36Dans l’ensemble, le parti pris autour des objets urbains défendu au sein de nos enseignements permet de montrer le rôle des objets dans la transformation du monde et ce faisant, le rôle des urbanistes, des aménageurs et plus généralement des praticiens de l’urbain, qui contribuent à fabriquer ces objets, dans cette transformation. Ce parti pris permet de montrer le rôle des objets dans la transformation du monde et ce faisant, le rôle des urbanistes, des aménageurs et plus généralement des praticiens de l’urbain, qui contribuent à fabriquer ces objets, dans cette transformation. Il s’agit d’aider les étudiants futurs praticiens de l’urbain à penser la fabrication de la ville et des objets urbains à l’aune des usages et des pratiques sociales en vigueur, c’est-à-dire à articuler cette fabrication aux conditions de l’action ici et maintenant. Cette manière de penser doit permettre d’échapper aux idéologies et aux injonctions et d’envisager les changements urbains par rapport aux objets urbains (nouveaux et anciens) mis à la disposition des publics pour leurs activités. Comment ces objets sont-ils appropriés à la réalisation des changements envisagés ? En quoi peuvent-ils modifier les conditions sociales, économiques, politiques et techniques des individus qui sous-tendent ces changements ? Quels objets pourraient mieux assurer ces conditions ? Ainsi, les urbanistes peuvent participer, par leurs activités, à la transformation du monde et orienter les processus d’urbanisation.

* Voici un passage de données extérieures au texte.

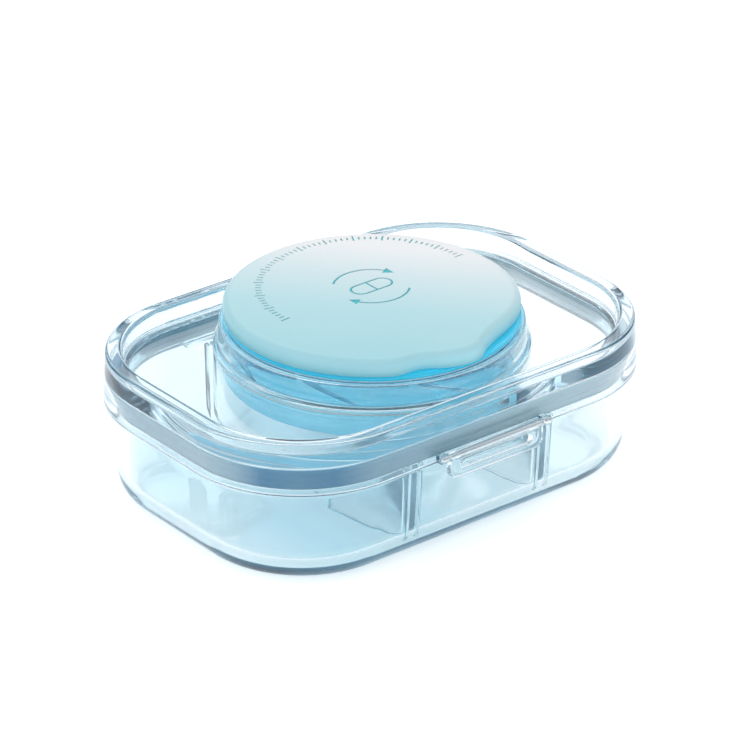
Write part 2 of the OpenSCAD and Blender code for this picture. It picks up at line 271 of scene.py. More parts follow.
def place_value(nt, x=0.0, y=0.0, z=0.0, add=0.0):
    """x, y and z of the object's own coordinates, weighted per metre and summed."""
    co = nt.nodes.new("ShaderNodeTexCoord")
    dot = nt.nodes.new("ShaderNodeVectorMath")
    dot.operation = "DOT_PRODUCT"
    dot.inputs[1].default_value = (x, y, z)
    nt.links.new(co.outputs["Object"], dot.inputs[0])
    plus = nt.nodes.new("ShaderNodeMath")
    plus.operation = "ADD"
    plus.inputs[1].default_value = add
    nt.links.new(dot.outputs["Value"], plus.inputs[0])
    return plus.outputs["Value"]


def blend(nt, fac, a, b, how="MIX"):
    """Colour a turning to b as fac rises. Each may be a value or another node's output."""
    mix = nt.nodes.new("ShaderNodeMix")
    mix.data_type, mix.blend_type = "RGBA", how
    for key, src in ((0, fac), (6, a), (7, b)):
        if hasattr(src, "links"):
            nt.links.new(src, mix.inputs[key])
        else:
            mix.inputs[key].default_value = src
    return mix.outputs[2]


def clear_plastic(name, lo, hi, depth, density, ior=1.5, rough=(0.005, 0.03), wave=0.005,
                  through=(0.90, 0.965, 0.98), clear=1.0):
    """See-through moulded plastic: a faint flow pattern in tint, gloss and surface."""
    m, nt, p, out = new_material(name)
    p.inputs["Transmission Weight"].default_value = clear
    p.inputs["IOR"].default_value = ior
    flow = noise(nt, 60, 2.0, 0.5, (1, 1, 2.5))
    if lo:
        nt.links.new(ramp(nt, flow.outputs["Fac"], [(0.3, lo), (0.7, hi)]), p.inputs["Base Color"])
    fine = noise(nt, 420, 3.0, 0.6)
    nt.links.new(spread(nt, fine.outputs["Fac"], *rough), p.inputs["Roughness"])
    bump(nt, p, flow.outputs["Fac"], wave, 0.002)
    lamp = nt.nodes.new("ShaderNodeLightPath")
    gap = nt.nodes.new("ShaderNodeBsdfTransparent")
    gap.inputs["Color"].default_value = (*through, 1)
    mix = nt.nodes.new("ShaderNodeMixShader")
    nt.links.new(lamp.outputs["Is Shadow Ray"], mix.inputs["Fac"])
    nt.links.new(p.outputs["BSDF"], mix.inputs[1])
    nt.links.new(gap.outputs["BSDF"], mix.inputs[2])
    nt.links.new(mix.outputs["Shader"], out.inputs["Surface"])
    v = nt.nodes.new("ShaderNodeVolumeAbsorption")
    v.inputs["Color"].default_value = (*depth, 1)
    v.inputs["Density"].default_value = density
    nt.links.new(v.outputs["Volume"], out.inputs["Volume"])
    return m


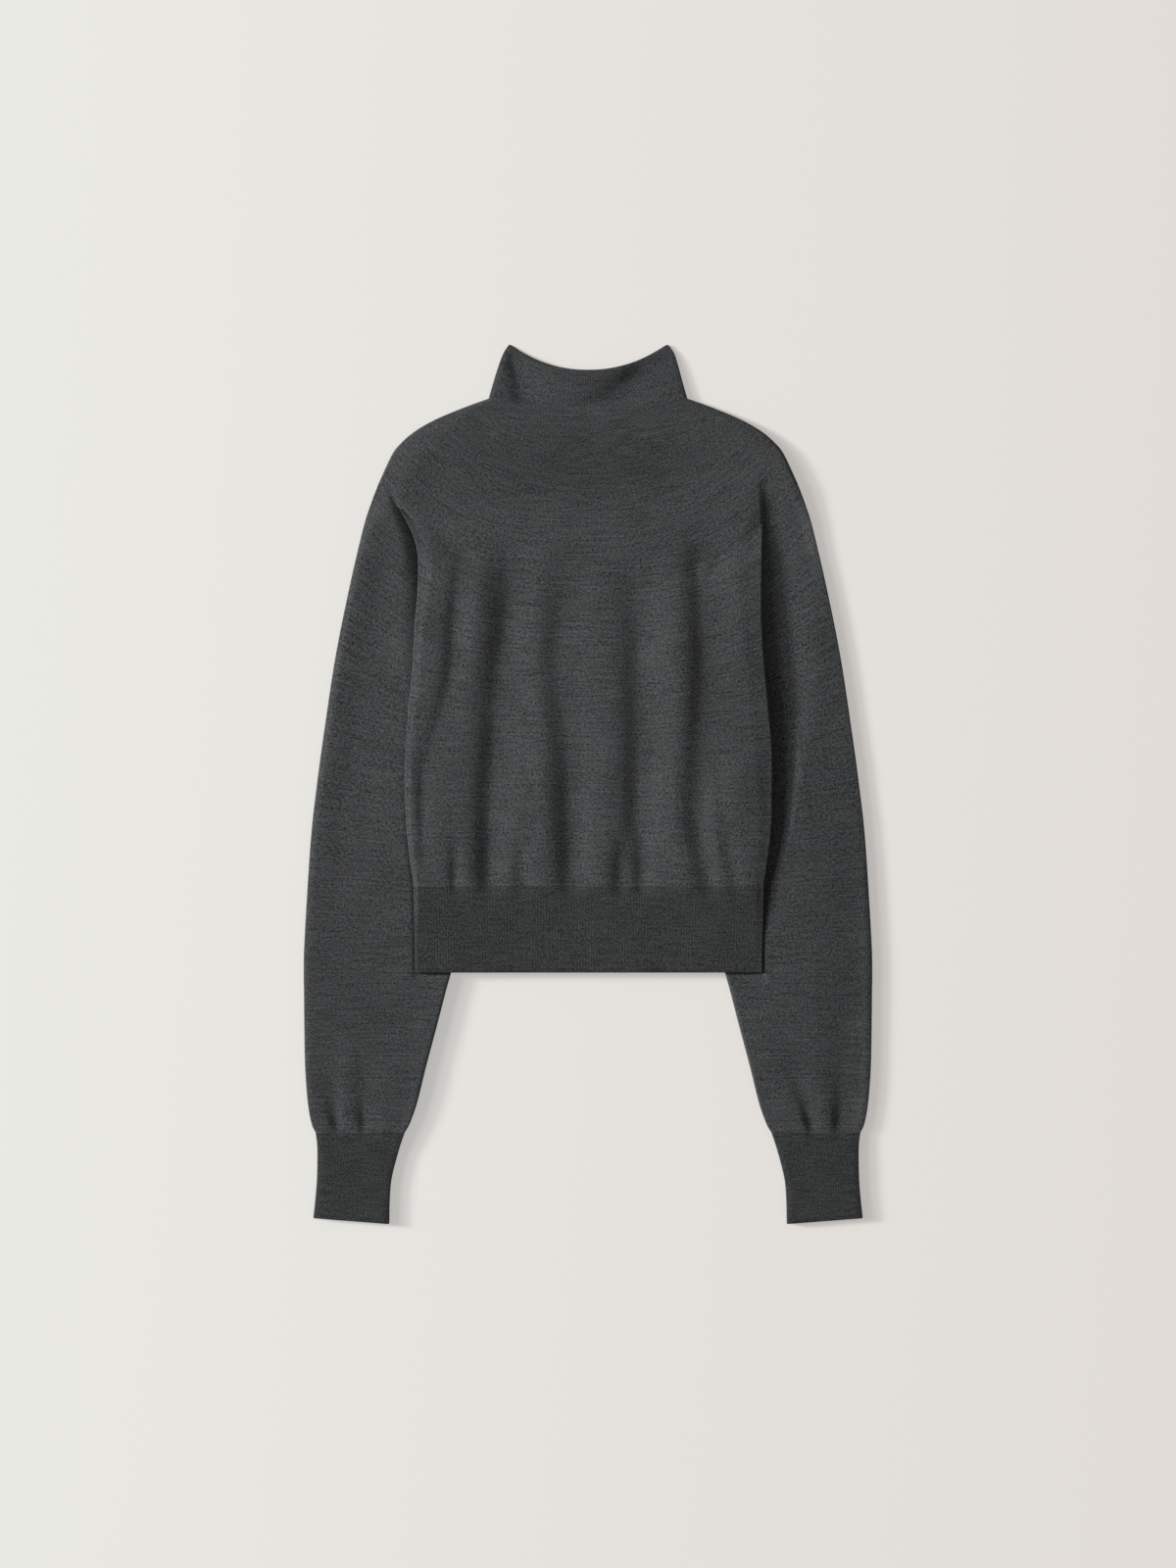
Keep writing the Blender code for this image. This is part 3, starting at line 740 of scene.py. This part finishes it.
def sleeveTop(x, y, near):
    down = below(x, y, torso["settling"])
    atWrist = smoothStep(y, seam["wrist"] + arms["wristRun"], seam["wrist"])
    high = blend(torso["armhole"], blend(arms["sleeve"], arms["wrist"], atWrist), down)
    pastShoulder = smoothStep(y, *arms["shoulderRun"])
    fold = blend(bySide(x, *arms["shoulderFold"]), bySide(x, *arms["outerFold"]), pastShoulder)
    fromOuter = sleeveOuterX(y) - np.abs(x)
    atInner = smoothStep(fromOuter, *arms["innerRun"])
    fold = blend(fold, arms["innerFold"], atInner)
    slope = bySide(x, *(read(fromOuter, 1) for read in readSlope))
    slope = slope * below(x, y, bySide(x, *arms["slopeSettling"]))
    slope = slope * (1.0 - bySide(x, *arms["slopeFade"]) * smoothStep(y, *arms["slopeFadeRun"]))
    run = blend(bySide(x, *arms["shoulderRound"]), arms["foldRound"], pastShoulder)
    run = blend(run, arms["innerRound"], atInner)
    rounding = quarterRound(near, run)
    shown = blend(fold, high + slope, rounding)
    shown = shown - armFolds(x, y) * smoothStep(near, 0.0, arms["gatherSettles"])
    shown = shown + torso["uneven"] * arms["unevenness"] * uneven(x + arms["unevenShift"], y) * rounding
    side = np.abs(x) - bodySideX(x, y)
    shown = shown - bankDip(x, y, side) * smoothStep(near, 0.0, knit["foldSettles"])
    under = smoothStep(side, 0.0, -arms["pressedRun"])
    pressed = under * smoothStep(seam["hemEdge"] - y, arms["puffedPastHem"], arms["pressedPastHem"])
    flat = blend(arms["pressedAtArmhole"], arms["pressed"], down)
    return blend(shown, flat, pressed)


def frontTop(x, y, near, middle, edgeLevel, inside):
    # the front of the body or the hem band, from its middle height to its level beside the side folds
    rise = smoothStep(np.abs(x) - sleeveInnerX(y), -torso["dishStart"], torso["dishEnd"])
    z = blend(middle, edgeLevel, rise) - edgeFall(x, y, inside)
    return z - frontFolds(x, y) * smoothStep(near, 0.0, knit["foldSettles"]) + torso["uneven"] * uneven(x, y)


def bodyTop(x, y, near):
    middle = blend(torso["armhole"], torso["middle"], below(x, y, torso["settling"]))
    pastYoke = smoothStep(yokeCourseY(x) - y, *torso["levelRun"])
    edgeLevel = blend(torso["armhole"], edgeValue(x, y, 1), pastYoke)
    return frontTop(x, y, near, middle, edgeLevel, bodySideX(x, y) - np.abs(x))


def laid(top, wall):
    # the underside and the top of a layer that lies on the surface, and at its sides on the sleeves
    def low(x, y, near):
        climb = smoothStep(np.abs(x) - sleeveInnerX(y), -torso["climbStart"], -torso["climbEnd"])
        under = climb * (sleeveTop(x, y, arms["wellInside"]) + torso["layerGap"])
        raised = top(x, y, near) - edgeValue(x, y, 4)
        lowered = blend(raised, under, smoothStep(near, *torso["undersideRun"]))
        return np.where(raised > under, lowered, under)

    def clearTop(x, y, near):
        return np.maximum(top(x, y, near), low(x, y, near) + knit["thinnest"] * wall)

    return low, clearTop


# Pieces

def evenColumns(width):
    crowding = 0.35      # brings the columns closer together beside the folds
    even = np.linspace(0.0, 1.0, round(width / knit["grid"]) + 1)
    return (even - crowding * np.sin(even * math.tau) / math.tau)[None, :]


def panelPair(look, place, courseY, low, top):
    # the front and the back of a flattened tube, which meet at its two folds
    made = []
    for (name, node, width), sign in zip(look["panels"], (1, -1)):
        columns = evenColumns(width)
        outer = halfTube(place, len(courseY), columns, low, top, sign, 0.0)
        inner = halfTube(place, len(courseY), columns, low, top, sign, knit["wall"])
        marks = stitchMarks(outer, look["wales"], courseY, False)
        piece = shell(name, outer, inner, marks, False, sign < 0)
        made.append(dress(piece, plainWool, node))
    return made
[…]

37Au-delà de l’aménagement des villes, l’analyse des rapports entre urbanisme et action permet de revenir dans nos enseignements sur la question technique dans les sociétés hyperindustrielles (Stiegler, 2013). Les cas étudiés et les échanges avec les étudiants permettent de discuter des possibilités d’une critique pragmatique des objets techniques, qui pourrait accorder une place prépondérante aux usages dans la fabrication et (re)considérer les moyens d’émancipation et d’autonomie contenus dans les objets. Cette critique pourrait participer, plus largement, des débats politiques en cours, qui engagent l’ensemble des urbains, sur la place des objets dans les sociétés contemporaines.